I spent about 12 months building a baby tracker solo and bootstrapped; it's been live on the App Store since June, and I taught myself React Native to build it. The part I want to share isn't the tracker - it's one design decision in the allergen scanner, because it's a "what do you do when your data is empty" problem.
Quick caveat up front, because it's safety-adjacent: this is not a medical device, it doesn't diagnose anything, and the failure mode it's built against is a false negative - telling you a food looks fine when it isn't. No tool catches everything; you still read the full label and talk to your pediatrician. I'd rather say that first than bury it.
Most barcode allergen scanners do the efficient thing: look up the product, read the ingredient list, check it against the allergens you care about. Fine when the product is in the database. But scan an imported product the database has never seen, and a lot of them just return "no allergens found." That's a silent failure: it reads like "safe" when it really means "no idea."

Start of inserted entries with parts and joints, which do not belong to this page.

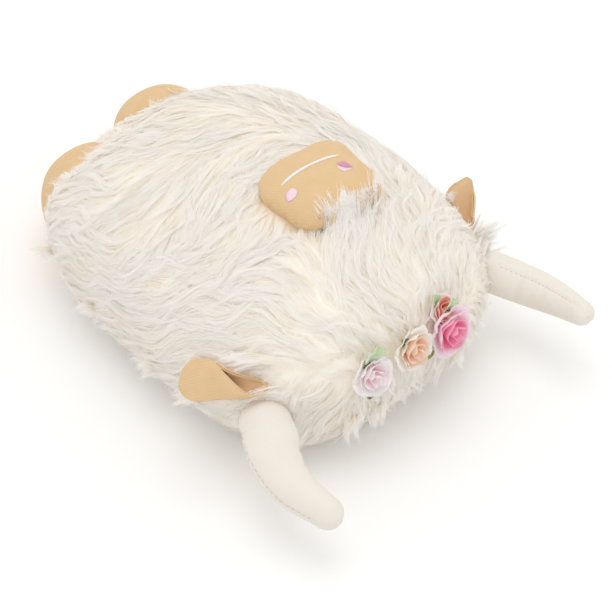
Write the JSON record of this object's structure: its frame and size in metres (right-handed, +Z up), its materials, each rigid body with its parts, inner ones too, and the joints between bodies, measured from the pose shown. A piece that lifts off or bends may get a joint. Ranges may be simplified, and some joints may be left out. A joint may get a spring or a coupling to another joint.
{
  "type": "plush cow",
  "caption": "Long-haired plush cow pillow lying on its back, with stuffed horns, ears and feet that flex at their seams, a velour muzzle and roses on its crown.",
  "frame": {"origin": "on the flat of the back that the toy rests on, under the middle of its belly", "axes": "+Z up out of the face, -Y towards the crown of the head, +Y towards the feet, -X the cow's own left"},
  "size_m": [0.3076, 0.4657, 0.1745],
  "materials": {
    "ivory_fur": "long pile",
    "stuffing_fibre": "loose fibre",
    "ear_velour": "short pile",
    "ear_lining": "short pile",
    "tan_velour": "short pile",
    "cream_fleece": "smooth fleece",
    "pink_thread": "satin stitch",
    "blush_heart": "matte",
    "leaf_green": "matte",
    "blush_petals": "matte",
    "stem_green": "matte",
    "coral_heart": "matte",
    "coral_petals": "matte",
    "hot_pink_heart": "matte",
    "hot_pink_petals": "matte",
    "peach_heart": "matte",
    "peach_petals": "matte",
    "white_thread": "satin stitch"
  },
  "bodies": {
    "torso": {"body_back_panel": "ivory_fur", "body_front_panel": "ivory_fur", "body_stuffing": "stuffing_fibre", "muzzle_cover": "tan_velour", "muzzle_stuffing": "stuffing_fibre", "nostril_left": "pink_thread", "nostril_right": "pink_thread", "rose_blush_heart": "blush_heart", "rose_blush_leaf": "leaf_green", "rose_blush_petals": "blush_petals", "rose_blush_stem": "stem_green", "rose_coral_heart": "coral_heart", "rose_coral_leaf": "leaf_green", "rose_coral_petals": "coral_petals", "rose_coral_stem": "stem_green", "rose_hot_pink_heart": "hot_pink_heart", "rose_hot_pink_leaf": "leaf_green", "rose_hot_pink_petals": "hot_pink_petals", "rose_hot_pink_stem": "stem_green", "rose_peach_heart": "peach_heart", "rose_peach_leaf": "leaf_green", "rose_peach_petals": "peach_petals", "rose_peach_stem": "stem_green", "smile_embroidery": "white_thread"},
    "ear_left": {"ear_left_back": "ear_velour", "ear_left_lining": "ear_lining"},
    "ear_right": {"ear_right_back": "ear_velour", "ear_right_lining": "ear_lining"},
    "horn_left": {"horn_left_back_panel": "cream_fleece", "horn_left_front_panel": "cream_fleece", "horn_left_stuffing": "stuffing_fibre"},
    "horn_right": {"horn_right_back_panel": "cream_fleece", "horn_right_front_panel": "cream_fleece", "horn_right_stuffing": "stuffing_fibre"},
    "foot_left": {"foot_left_cover": "tan_velour", "foot_left_stuffing": "stuffing_fibre"},
    "foot_right": {"foot_right_cover": "tan_velour", "foot_right_stuffing": "stuffing_fibre"}
  },
  "joints": [
    {"name": "ear_left_flex", "type": "hinge", "parent": "torso", "child": "ear_left", "pos_m": [-0.11749, -0.15317, 0.08728], "axis": [0.695, 0.719, 0], "range_deg": [-30, 18], "stiffness_Nm_per_rad": 0.06},
    {"name": "ear_right_flex", "type": "hinge", "parent": "torso", "child": "ear_right", "pos_m": [0.11418, -0.13614, 0.0926], "axis": [0.8387, -0.5446, 0], "range_deg": [-10, 30], "stiffness_Nm_per_rad": 0.06},
    {"name": "horn_left_flex", "type": "hinge", "parent": "torso", "child": "horn_left", "pos_m": [-0.11931, -0.16434, 0.06337], "axis": [-0.8572, 0.515, 0], "range_deg": [-18, 18], "stiffness_Nm_per_rad": 0.25},
    {"name": "horn_right_flex", "type": "hinge", "parent": "torso", "child": "horn_right", "pos_m": [0.11378, -0.16093, 0.06289], "axis": [0.9336, 0.3584, 0], "range_deg": [-18, 18], "stiffness_Nm_per_rad": 0.25},
    {"name": "foot_left_flex", "type": "hinge", "parent": "torso", "child": "foot_left", "pos_m": [-0.0475, 0.12899, 0.0485], "axis": [1, 0, 0], "range_deg": [-15, 15], "stiffness_Nm_per_rad": 0.4},
    {"name": "foot_right_flex", "type": "hinge", "parent": "torso", "child": "foot_right", "pos_m": [0.0475, 0.159, 0.0485], "axis": [1, 0, 0], "range_deg": [-15, 15], "stiffness_Nm_per_rad": 0.4}
  ]
}
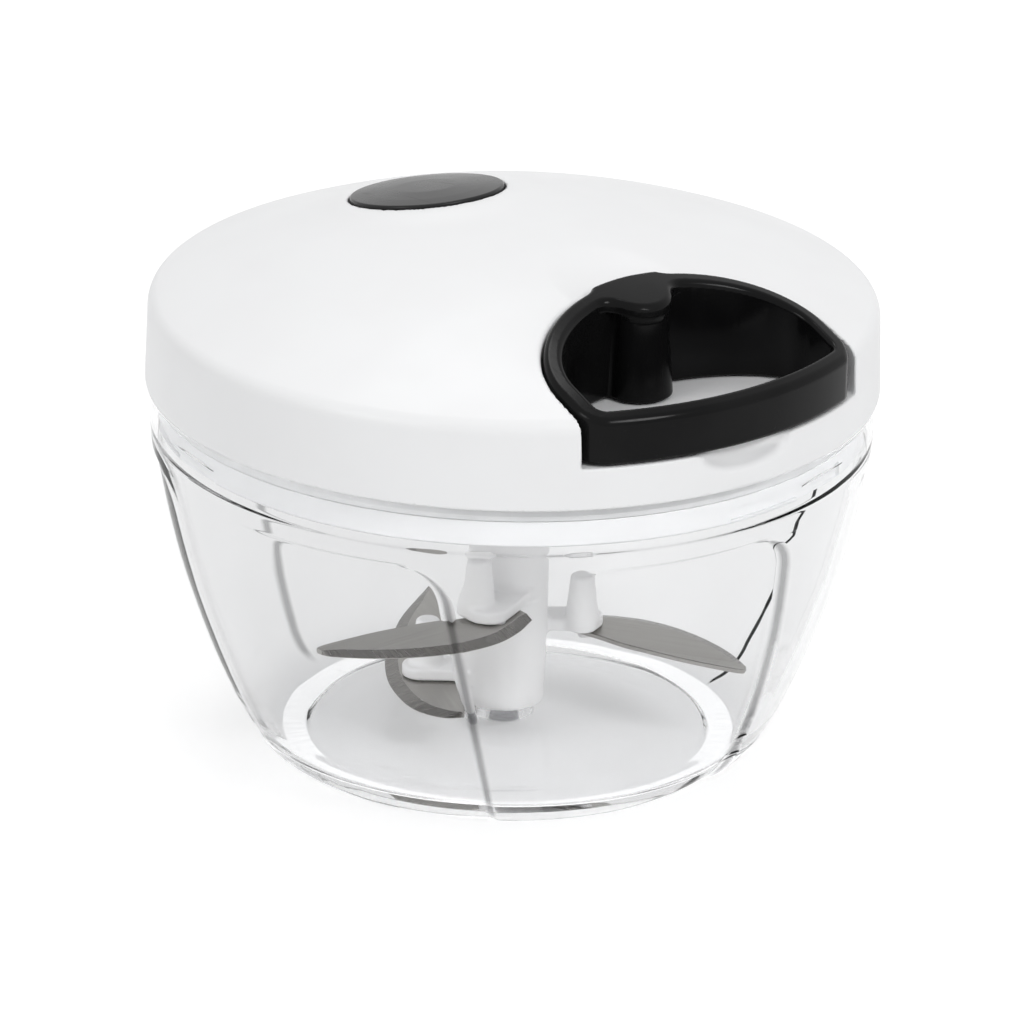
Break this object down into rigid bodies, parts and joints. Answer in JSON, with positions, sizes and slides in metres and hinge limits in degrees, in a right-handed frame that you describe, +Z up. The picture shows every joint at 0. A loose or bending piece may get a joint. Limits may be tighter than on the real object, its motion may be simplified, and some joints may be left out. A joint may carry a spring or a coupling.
{
  "type": "manual food chopper",
  "caption": "Pull-cord food chopper: a clear bowl with swirled panels, stacked curved blades on a spindle, and a domed lid with a pull handle.",
  "frame": {"origin": "middle of the bowl's foot, on the surface that it stands on", "axes": "+Z up; -Y the way the handle is pulled; +X to the right of somebody who looks along +Y at the handle"},
  "size_m": [0.125, 0.125, 0.0941],
  "materials": {
    "clear_plastic": "clear, glossy",
    "white_plastic": "satin",
    "black_gloss": "glossy",
    "disc_black": "satin gloss",
    "blade_steel": "finely brushed",
    "bright_steel": "bright",
    "spring_steel": "blued strip",
    "natural_plastic": "matt",
    "silicone": "matt",
    "cord": "braided nylon"
  },
  "bodies": {
    "bowl": {"bowl": "clear_plastic", "pivot_pin": "bright_steel"},
    "blade_unit": {"spindle": "white_plastic", "blade_upper": "blade_steel", "blade_middle": "blade_steel", "blade_lower": "blade_steel"},
    "seal": {"lid_seal": "silicone"},
    "lid": {"lid_cover": "white_plastic", "lid_base": "white_plastic", "lid_screw_1": "bright_steel", "lid_screw_2": "bright_steel", "lid_screw_3": "bright_steel", "lid_screw_4": "bright_steel", "top_disc": "disc_black", "cord_eyelet": "bright_steel", "cord_run": "cord", "drum_axle": "bright_steel", "axle_washer": "bright_steel", "axle_screw": "bright_steel"},
    "drum": {"cord_drum": "natural_plastic", "drive_socket": "natural_plastic", "cord_winding": "cord", "rewind_spring": "spring_steel", "spring_cover": "natural_plastic"},
    "handle": {"handle": "black_gloss", "cord_lead": "cord", "cord_knot": "cord"}
  },
  "joints": [
    {"name": "lid_lift", "type": "slide", "parent": "bowl", "child": "seal", "axis": [0, 0, 1], "range_m": [0, 0.06]},
    {"name": "lid_turn", "type": "hinge", "parent": "seal", "child": "lid", "pos_m": [0, 0, 0.065], "axis": [0, 0, 1], "range_deg": [0, 15]},
    {"name": "handle_pull", "type": "slide", "parent": "lid", "child": "handle", "axis": [0, -1, 0], "range_m": [0, 0.4], "stiffness_N_per_m": 8, "springref_m": -0.05},
    {"name": "drum_spin", "type": "hinge", "parent": "lid", "child": "drum", "pos_m": [0, 0, 0.0789], "axis": [0, 0, 1], "range_deg": [-5, 1125]},
    {"name": "blade_spin", "type": "hinge", "parent": "bowl", "child": "blade_unit", "pos_m": [0, 0, 0.0059], "axis": [0, 0, 1], "range_deg": [-5, 1125]}
  ],
  "couplings": [
    {"joint": "drum_spin", "follows": "handle_pull", "rad_per_m": 48.664},
    {"joint": "blade_spin", "follows": "handle_pull", "rad_per_m": 48.664}
  ]
}
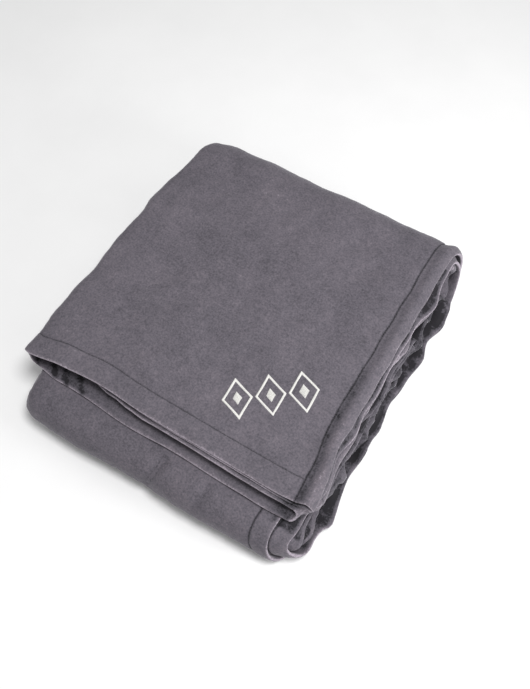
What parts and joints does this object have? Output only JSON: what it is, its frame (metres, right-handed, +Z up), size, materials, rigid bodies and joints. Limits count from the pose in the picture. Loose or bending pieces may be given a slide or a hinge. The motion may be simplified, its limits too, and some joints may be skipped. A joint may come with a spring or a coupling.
{
  "type": "folded throw blanket",
  "caption": "Hemmed charcoal fleece throw folded flat into a soft stack, with a top panel that folds open at the back and a small stitched emblem near one corner.",
  "frame": {"origin": "centre of the underside of the folded stack, on the surface it rests on", "axes": "+X towards the open side where the side hems lie one above another, -Y towards the rounded front fold, +Y towards the back fold, +Z up through the stack"},
  "size_m": [0.387, 0.464, 0.1008],
  "materials": {
    "fleece": "brushed matte",
    "fleece_hem": "brushed matte",
    "sewing_thread": "matte",
    "label_satin": "satin",
    "embroidery_thread": "satin"
  },
  "bodies": {
    "lower_stack": {"lower_fleece": "fleece", "side_hem_outer_lower": "fleece_hem", "side_hem_inner_lower": "fleece_hem", "side_stitch_lower": "sewing_thread", "end_hem_hidden": "fleece_hem", "end_stitch_hidden": "sewing_thread", "care_label": "label_satin", "back_fold_fleece": "fleece", "side_hem_outer_back": "fleece_hem", "side_hem_inner_back": "fleece_hem", "side_stitch_back": "sewing_thread"},
    "top_panel": {"top_fleece": "fleece", "side_hem_outer_top": "fleece_hem", "side_hem_inner_top": "fleece_hem", "side_stitch_top": "sewing_thread", "end_hem_top": "fleece_hem", "end_stitch_top": "sewing_thread", "corner_emblem": "embroidery_thread"}
  },
  "joints": [
    {"name": "top_panel_fold", "type": "hinge", "parent": "lower_stack", "child": "top_panel", "pos_m": [0, 0.202, 0.05], "axis": [-1, 0, 0], "range_deg": [0, 179.5], "deforming": ["back_fold_fleece", "side_hem_outer_back", "side_hem_inner_back", "side_stitch_back"]}
  ]
}
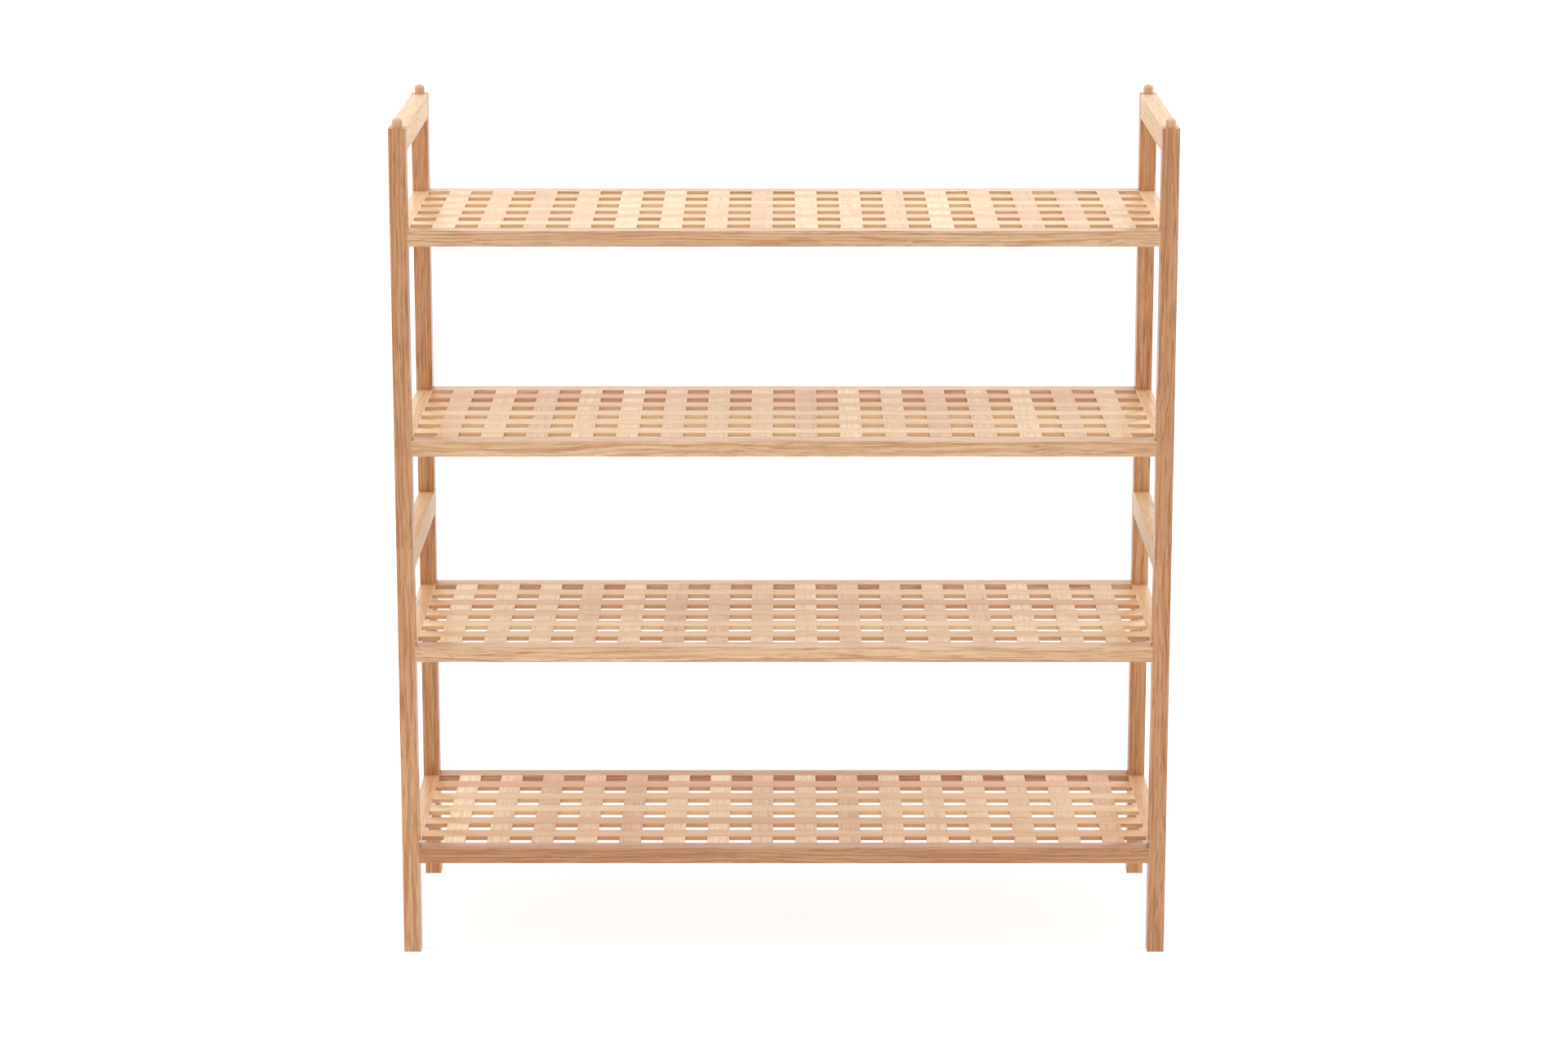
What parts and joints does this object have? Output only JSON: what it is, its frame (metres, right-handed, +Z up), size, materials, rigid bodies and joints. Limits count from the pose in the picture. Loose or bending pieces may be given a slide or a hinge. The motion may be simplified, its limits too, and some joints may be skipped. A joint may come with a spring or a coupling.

I went the other way. An empty or unreadable record is treated as a reason to look HARDER - including reading label text across several languages - never as an all-clear. It leans toward "double-check this" over "looks fine." It can over-flag, and I'll take that trade. The scan that proved it out: an imported product returned zero ingredient data from the open product database (Open Food Facts, 3M+ products), and instead of a green check the scanner flagged peanut against a profile that had peanut set as an allergen and hard-blocked with "DO NOT FEED." To be honest the product name literally said peanut butter, so a careful human catches this one too - the point isn't that it's clever, it's that it refused to fake confidence on missing data.